There are two types of people in this world: those who acknowledge and celebrate “Hallmark Holidays”, and those who spend so much time rebelling and bashing them that they end up becoming the most active participants.
This day isn’t about ridiculing couples, or drowning in so much Merlot you end up arguing with your girlfriends over sending your ex a sentimental text. It’s not about crying because you’re “alone” or because at this time last year you were with someone you thought you’d marry. At least, it shouldn’t be.
Holidays have a way of evoking light controversy — especially as to why they exist in the first place. There are a number of tales claiming the inception of Valentine’s Day. Probably the most common of all says that Valentine, a jailed Christian priest, cured a young girl of her blindness. Before being beheaded on February 14th he supposedly wrote the girl a letter signed “From Your Valentine.” In the middle ages this became the day for Europeans to select their “sweethearts.”
Many scold each other for making Christmas about presents and materialism instead of celebrating the birth of Jesus. And although V-Day doesn’t hold a strong biblical connotation, we’re still guilty of curtailing and falsifying it. This holiday shouldn’t be about having flowers delivered or a box of CVS chocolates to unwrap. It’s not about dinner reservations or stuffed animals—although these have become the trademarks, and that’s okay.

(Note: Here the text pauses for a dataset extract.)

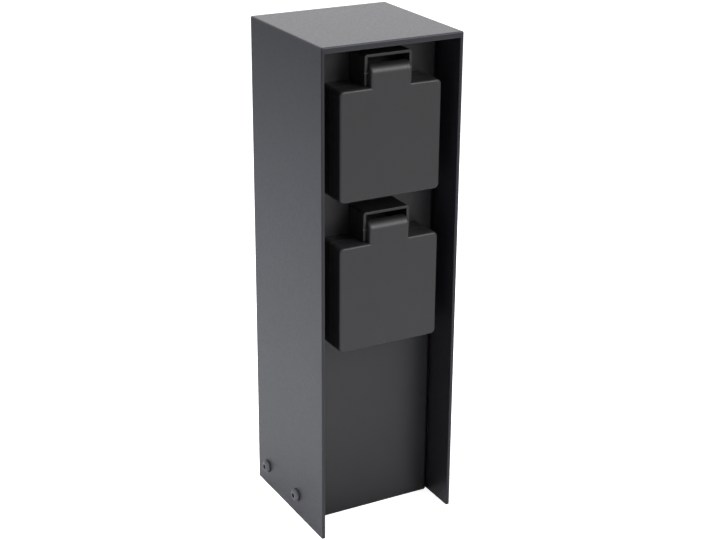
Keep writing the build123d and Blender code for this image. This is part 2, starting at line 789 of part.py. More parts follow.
def make_centre_screw(name, height):
    """Long screw from the recess floor to the rear housing, which holds the unit together."""
    seat = recess_floor - centre_screw_head_height - fit_gap
    screw = make_screw(
        centre_screw_radius, seat - clip_back + centre_screw_engagement, centre_screw_head_radius,
        centre_screw_head_height, centre_screw_head_radius, terminal_screw_drive_depth, "slot",
    )
    with BuildPart() as centre_screw:
        with Locations(socket_plane(height, seat)):
            add(screw)
    save(centre_screw, name + "_centre_screw")


def make_lid(name, height):
    """Square sprung lid: a hollow cover with a tab that ends in the hinge barrel."""
    hinge_plane = side_plane(0, panel_y - hinge_proud, height + hinge_height)
    tab_half = tab_width / 2
    with BuildPart() as lid:
        with BuildSketch(socket_plane(height, lid_back)):
            RectangleRounded(flange_width, flange_width, flange_corner_radius)
        extrude(amount=lid_proud - lid_back)
        with BuildSketch(hinge_plane):
            Circle(hinge_barrel_radius)
            with Locations((-hinge_barrel_radius / 2, -(hinge_rise + tab_root_overlap) / 2)):
                Rectangle(hinge_barrel_radius, hinge_rise + tab_root_overlap)
        extrude(amount=tab_half, both=True)
        front_edges = lid.faces().sort_by(Axis.Y)[0].edges()
        barrel_line = front_edges.filter_by(Axis.X).sort_by(Axis.Z)[-1]
        fillet(front_edges - ShapeList([barrel_line]), lid_edge_radius)
        with BuildSketch(socket_plane(height, lid_back)):
            inner = flange_width - 2 * lid_wall
            RectangleRounded(inner, inner, flange_corner_radius - lid_wall)
        extrude(amount=lid_inner - lid_back, mode=Mode.SUBTRACT)
        with BuildSketch(socket_plane(height, gasket_front)):
            Circle(collar_radius + flange_edge_radius)
            Circle(collar_radius + flange_edge_radius - lid_ring_width, mode=Mode.SUBTRACT)
        extrude(amount=lid_inner - gasket_front)
        with BuildSketch(hinge_plane):
            Circle(hinge_pin_radius + shaft_clearance)
        extrude(amount=tab_width, both=True, mode=Mode.SUBTRACT)
        with BuildSketch(hinge_plane):
            Circle(spring_pocket_radius)
        extrude(amount=spring_arm_x + spring_slot_width / 2, both=True, mode=Mode.SUBTRACT)
        reach = hinge_barrel_radius + cut_overrun
        with BuildSketch(hinge_plane.offset(spring_arm_x)):
            with BuildLine():
                start = (-reach * cos(radians(spring_slot_start)), reach * sin(radians(spring_slot_start)))
                end = (-reach * cos(radians(spring_slot_end)), reach * sin(radians(spring_slot_end)))
                Line((0, 0), start)
                ThreePointArc(start, (reach, 0), end)
                Line(end, (0, 0))
            make_face()
        extrude(amount=spring_slot_width / 2, both=True, mode=Mode.SUBTRACT)
    save(lid, name + "_lid")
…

Valentine’s Day is essentially the “Day of Love.” Yes, this day is known for commemorating couples. But Valentine’s Day is not about coupling up — it’s about love. It’s about celebrating its existence and what it means. Maybe it’s the love you have for a family member, a friend, a spouse, or a pet. Maybe the only love you have ever known is the love you’ve gotten from your parents. Regardless, although we feel differently about romance at varying stages of our lives, we all experience love; we all feel it in many different ways and in many different forms. It is (arguably) the best human emotion and one that can never be confined by a single, verbal definition.
This day does not authenticate or validate the strength of a romantic relationship, so it shouldn’t shed shame on singledom, either. No amount of rose petals and candles on this night will supplement having a successful relationship the remaining 364 days of the year, and no amount of self-sabotage will make you any less single when you wake up on the 15th. This holiday does not hold any real power.
So if you’re single don’t turn this into a heavy metal, black nail polish type of day. Rise above your defensive instinct to tell the world you’re better off anyway and every couple is tacky and you hate them. Be cliché and make your other single friend your valentine (just please refrain from the annoying social media posts about it). Make your dog your valentine. Or, be selfish. Wine and dine yourself. Watch a movie: Breakfast at Tiffany’s, Sex and the City, American Psycho. Whatever puts a smile on your face. Spending time alone on this “holiday” is fine and healthy so long as you don’t use it as an excuse to weep that you are going to be alone forever.
And if you are in a relationship, enjoy your restaurant reservations and romantic gifts. Appreciate the gestures and the fact that you’re lucky to have someone special in your life. And, most importantly, remind yourself that although you’re in a relationship, you are and always will be the most important person to love. Not just on Valentine’s Day, but every day.